With this doctrine of the origin of the office of the ministry in concreto and its implications many who want to be Lutherans have found themselves unable to agree. And a reason for such disagreement they have pointed to the very expression “conferred” as objectionable. Walther never insisted on this expression as a Shibboleth of the correct doctrine. He showed, on the one hand, that this expression was not new but had been used by the old orthodox teachers. On the other hand, he is willing to acknowledge as orthodox on this point everyone who holds that the congregation originally possess the office, and that it is not conferred by one minister upon another, but comes through the election and call of the congregation. He remarked on this point in 1873: “It is continually objected against us, even on the part of best-intentioned critics, as by Pastor Lohrmann in Müden, that we seem to make a particular ‘form of the conferral theory our Shibboleth, and thereby threaten to decline into a peculiar separatistic position over against all the rest of the Lutheran Church upon earth’. But, thank God, it is not so! In whatever form other Lutherans may speak of the office and of its conferral we will offer them the hand of church fellowship if only they confess with us the office of the keys as it is laid down, over against the papacy, in our Confession, particularly in the Smalcald Articles, and thus do not deny that not the office-holders but the Church, originally possesses the keys or the office and confers it through the call, so that the pastoral office is not a privileged self-perpetuating order which exists alongside of the Church. But whoever denies this, or, although he makes a pretence of admitting it, nevertheless declares our doctrine to be fanatical, while he, for instance, hides behind the invisible Church as a whole, and thus shows that he fundamentally still holds an essentially different doctrine to be correct, with such indeed we cannot work together”. (L.u.W., 19:366 f.)
Against the matter itself it has been contended that one becomes involved in contradictions by the doctrine of a conferral of the office of the ministry on the part of the congregation. It has been put this way: If the Christians confer the office of the ministry as something which they had before and which the minister is to conduct in their stead, they must all previously have been minister or pastors. This oft repeated objection is not exactly very clever. For it ignores the most ordinary analogies. The American citizens through their vote confer the presidency of the United States upon a particular individual without any necessity of their having previously been presidents themselves. But let us hear Dr. Walther. He writes: “We also assert that the calling Christians are not pastors but simply the priestly generation of the New Testament, in whom all ecclesiastical power of office originally rests, through the conferring of which upon certain persons for the public exercise of the same according to God’s ordinance these persons become something which the Christians are not, namely pastors; even as free citizens possessing the right of suffrage are not civic officials but simply the free citizens in whom all civic power of office originally rests, through the conferring of which upon certain persons for the public exercise of the same these persons likewise become something which the citizens are not, namely, civic officials”. (L.u.W., 19: 365f.)

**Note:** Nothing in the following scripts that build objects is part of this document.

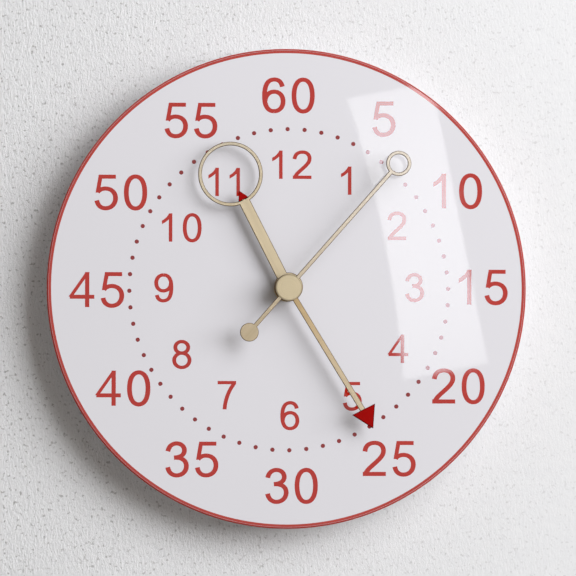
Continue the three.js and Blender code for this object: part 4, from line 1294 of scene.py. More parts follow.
@dataclass(frozen=True)
class PrintedDial:
    """The acrylic disc and everything printed on it."""

    radius: float = 127.0
    back: float = 17.5
    front: float = 21.5
    bore: float = 4.3
    bore_chamfer: float = 0.25
    rounding: float = 0.8
    line_start: float = 124.7
    line_end: float = 126.05
    minute_numbers: NumberRing = NumberRing(
        "minute_numbers", 103.1, (1.45, -0.45), -0.46, 18.5, 0.842, 1,
        (
            ("60", 0.0, -0.3), ("5", -0.9, 0.8), ("10", 0.3, 0.1), ("15", -0.4, 0.5), ("20", -0.3, -0.3),
            ("25", 0.3, -0.6), ("30", 0.0, -0.7), ("35", -1.0, -0.1), ("40", 0.8, -0.1), ("45", 1.1, 0.4),
            ("50", 0.2, 0.2), ("55", -0.2, 0.4),
        ),
    )
    hour_numbers: NumberRing = NumberRing(
        "hour_numbers", 66.0, (1.0, -0.2), -0.57, 15.0, 0.835, 5,
        (
            ("12", 2.1, -0.3), ("1", -2.1, -0.1), ("2", 0.4, -0.1), ("3", 0.7, 0.2), ("4", 0.5, 0.8),
            ("5", -0.1, 0.1), ("6", -0.3, -1.0), ("7", -0.5, 1.2), ("8", 0.1, -1.2), ("9", -0.3, 1.1),
            ("10", 0.6, -0.2), ("11", -0.85, -0.4),
        ),
    )
    minute_dots: DotRing = DotRing()
    acrylic: EdgedAcrylic = EdgedAcrylic(
        "edged_acrylic",
        white=linear(229, 227, 231),
        shade=linear(224, 222, 226),
        edge=linear(168, 52, 44),
        edge_radius=line_end,
    )
    number_ink: Coating = gloss_ink(
        "number_ink", linear(189, 33, 15), linear(182, 28, 12), 1.87, gloss_tint=(0.62, 0.93, 1.0)
    )
    dot_ink: Coating = gloss_ink(
        "dot_ink", linear(146, 40, 40), linear(138, 36, 36), 1.9, gloss_tint=(0.8, 0.86, 0.95)
    )
    line_ink: Coating = gloss_ink("line_ink", linear(184, 58, 50), linear(176, 52, 45), 1.75)

    def disc(self) -> bpy.types.Object:
        """Turns the disc: a flat ring with both rims rounded and a bore for the bushing.

        Returns:
            The disc, with a narrow flat land inside the rounding that keeps its face flat.
        """
        land = self.radius - self.rounding * DIAL_LAND
        corners = [
            (self.bore, self.back, 0.0),
            (self.radius, self.back, self.rounding),
            (self.radius, self.front, self.rounding),
            (land, self.front, 0.0),
            (self.bore + self.bore_chamfer, self.front, 0.0),
            (self.bore, self.front - self.bore_chamfer, 0.0),
        ]
        mesher = Mesher()
        mesher.lathe(rounded(corners, steps=6), segments=256, ring=True)
        return mesher.build("dial")

    def edge_line(self, pen: DigitPen) -> bpy.types.Object:
        """Prints the line round the edge of the face.

        Args:
            pen: the pen, which gives the ink's film.

        Returns:
            The line.
        """
        top, root = self.front + pen.film, self.front - pen.root
        start, end = self.line_start, self.line_end
        ink = Mesher()
        ink.lathe(np.array([[start, root], [end, root], [end, top], [start, top]]), segments=256, ring=True)
        return ink.build("edge_line")

    def dress(self) -> None:
        """Builds the disc and its print, and gives them their finishes."""
        pen = DigitPen()
        settle(self.disc(), "clock_body", "white_acrylic", self.acrylic.material(), "dial_disc")
        number_ink = self.number_ink.material()
        for piece, ink in (
            (self.minute_numbers.build(pen, self.front), number_ink),
            (self.hour_numbers.build(pen, self.front), number_ink),
            (self.minute_dots.build(pen, self.front), self.dot_ink.material()),
            (self.edge_line(pen), self.line_ink.material()),
        ):
            settle(piece, "clock_body", "red_enamel", ink)


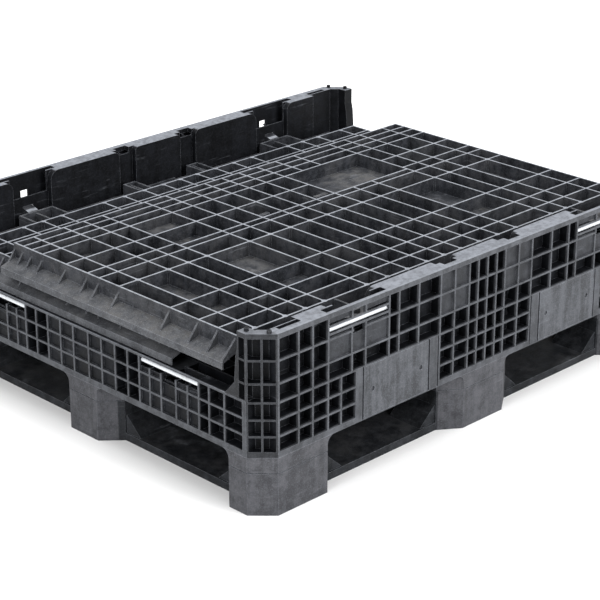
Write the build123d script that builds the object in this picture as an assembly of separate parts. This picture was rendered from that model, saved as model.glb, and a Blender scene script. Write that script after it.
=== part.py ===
"""Collapsible pallet box, walls folded flat on the nine-leg base."""
import os
from build123d import *

os.makedirs("parts", exist_ok=True)

# overall size
LENGTH = 1219.0
WIDTH = 1016.0
CORNER_H = 360.0
STUB_H = 229.0
CHAMFER = 40.0

# base levels
SEAM_Z = 87.0
DECK_UNDER = 117.0
DECK_Z0 = 144.0
DECK_TOP = 150.0
RUNNER_H = 16.0
FILLET = 18.0
LEG_WALL = 6.0

# wall sections of the base
RIB_T = 3.6
LATTICE_D = 24.0
BLOCK_Y = 40.0
RECESS = 5.0
PLATE_T = 3.0

# hinge rods
ROD_R = 4.2
ROD_IN = 9.0
ROD_HIGH_Z = 324.0
ROD_LOW_Z = 216.0
BORE_GAP = 0.05
EYE_R = 7.5
LONG_DROP = 36.0
SHORT_DROP = 38.0
EAR_X = (235.0, 261.0)

# folded wall panels
LONG_HALF = 566.0
LONG_NEAR = 110.0
LONG_FAR = 767.0
LONG_TOP_UPPER = 322.0
LONG_TOP_LOWER = LONG_TOP_UPPER - LONG_DROP
AXIS_RISE = ROD_HIGH_Z - LONG_TOP_UPPER
PANEL_D = 34.0
SKIN_T = 4.0
PANEL_RIB = 3.8
SHORT_HALF = 408.0
SHORT_NEAR = 62.0
SHORT_FAR = 879.0
EDGE = 40.7
INNER = 27.0
LIP_T = 4.0
BAR_T = 3.0
SHORT_TOP_UPPER = 224.0
SHORT_TOP_LOWER = SHORT_TOP_UPPER - SHORT_DROP
LOW_AXIS_RISE = ROD_LOW_Z - SHORT_TOP_UPPER

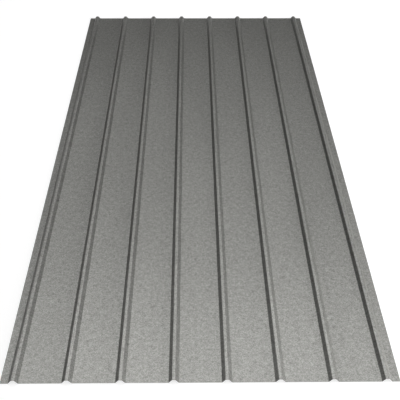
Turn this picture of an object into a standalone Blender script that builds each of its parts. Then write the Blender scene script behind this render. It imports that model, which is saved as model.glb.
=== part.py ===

Another form of this objection is as follows: Since the Christians are supposed to possess the office of the keys through Baptism and faith, they could not get rid of the office of the keys without the necessity of “washing away their Baptism” and “rooting out their faith”. Besides, the circumstance that the Christians bear the Gospel upon their lips would indicate that they still had the office of the keys. Otherwise a division of the office of the keys would have to be assumed. Then the question would arise: “According to what proportion and relation” the division should take place. Walther answers: “The solution of all the above named difficulties and contradictions in which the doctrine of conferral is supposed to involve its adherents lies simply in the fact that the ministers are servants of the congregation. As the mistress of the house is not ‘stripped’ of her power when she engages servants to whom she commits its exercise, so also the Church of the believers is not deprived of anything; with this difference, that, whereas it is at the option of the mistress of the house whether she chooses to engage such servants, the Church has a mandatum divinum (divine order) to this effect. The question ‘according to what proportion and relation’ the Christian has and holds the office over against the minister is answered by the Fourteenth Article of the Augsburg Confession”. (L.u.W. 16:182.)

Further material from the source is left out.